アメリア会員インタビュー


マイクロソフトを卒業し、新たな翻訳の道へ

岡田 :2012年でMSを卒業して、新しい世界へ歩みだしたということですが、そのきっかけは?

舟津 :ご時世もあり、契約の終了がきっかけになりました。ちょうどその頃、子どももだいぶ成長し「私はいつまでMSにいるのかな」という気持ちもありましたね。私自身、「井の中の蛙」で、MSしか知らないという不安もあり、将来を考えるようになっていた頃ではありました。

岡田 :18年間というのは確かに長い年月ですからね。

舟津 :当時、アメリアを通してスカウトメールが来ていて、3社ほど登録していました。MSの仕事があるので、お断わりしていたんですが、それでも「小さいお仕事でもいいからやりませんか」と根気よくお声をかけてくださるエージェントがあったんです。当時、Tradosなどのツールの知識がなかったのが不安だったのですが、その会社は「お気軽に使い方をお聞きください」と言ってくださり、勉強しながら少しずつ翻訳エージェントとのお付き合いも増えました。

岡田 :そこでまた新しい世界に行かれて、さらに知識欲がアップという感じですね。

舟津 :そうですね。でも18年間、ずっと一人で社内翻訳者として仕事をしていたので、ツールの使用やエージェントごとに異なる様々なルールになかなかなじむことができなくて……。そこでもっと深く最先端の環境に身を置こうと思い、一度翻訳者としての仕事を離れ、翻訳エージェントでコーディネーターの仕事をさせてもらったんです。そのおかげで、訳した翻訳がその後、どういう工程を経て、ソースクライアントに納品されるかを一通り経験することができました。以後、翻訳をするときは、後工程にかかわるレビュアー、コーディネーター、PM の方々の作業を少しでも軽減できるように、「渾身」の翻訳をするよう努めるようになりましたね。

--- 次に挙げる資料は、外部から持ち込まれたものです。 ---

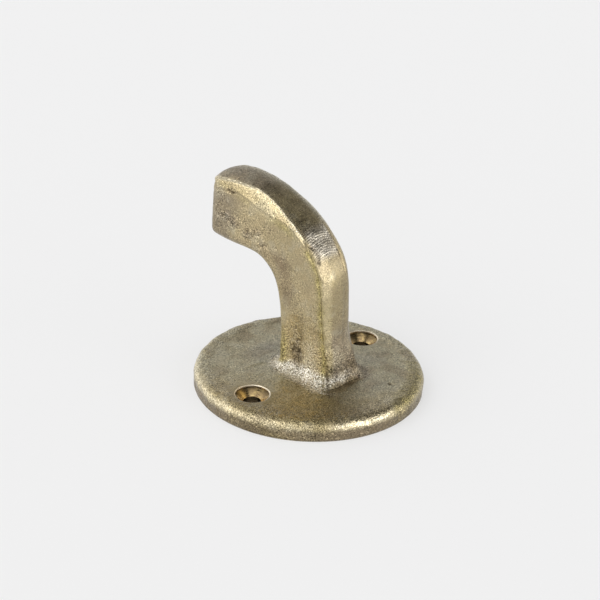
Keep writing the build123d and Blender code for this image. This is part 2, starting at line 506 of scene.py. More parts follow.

岡田 :それはそれは、どこまでもどん欲に追求されますね! コーディネーターのお仕事はその後どうなさったんですか?

舟津 :もともと3ヶ月の契約だったんですが、最初の1週間で自分は翻訳の仕事から離れられないな、と実感しました。というのも、翻訳者さんに依頼する時に「いいなぁ、これから翻訳するんだなぁ」って思ってしまって(笑)。やっぱり翻訳の仕事が楽しいなと痛感して、去年の11月、フリーの翻訳者の道を進む決心をしました。オンサイトの要請があるときも積極的に対応させていただくようにしています。

岡田 :ふだん、お仕事をするときに意識されていることはありますか?

舟津 :メールや電話のやりとりが多くても、一度お会いするとその後のコミュニケーションが違ってきます。翻訳者として、きっちりと自分の仕事をすることも大事ですが、良好なコミュニケーションをとることで、仕事の質も向上すると考えています。いつも感謝の気持ちを忘れず、ひとつひとつのお仕事に取り組んでいます。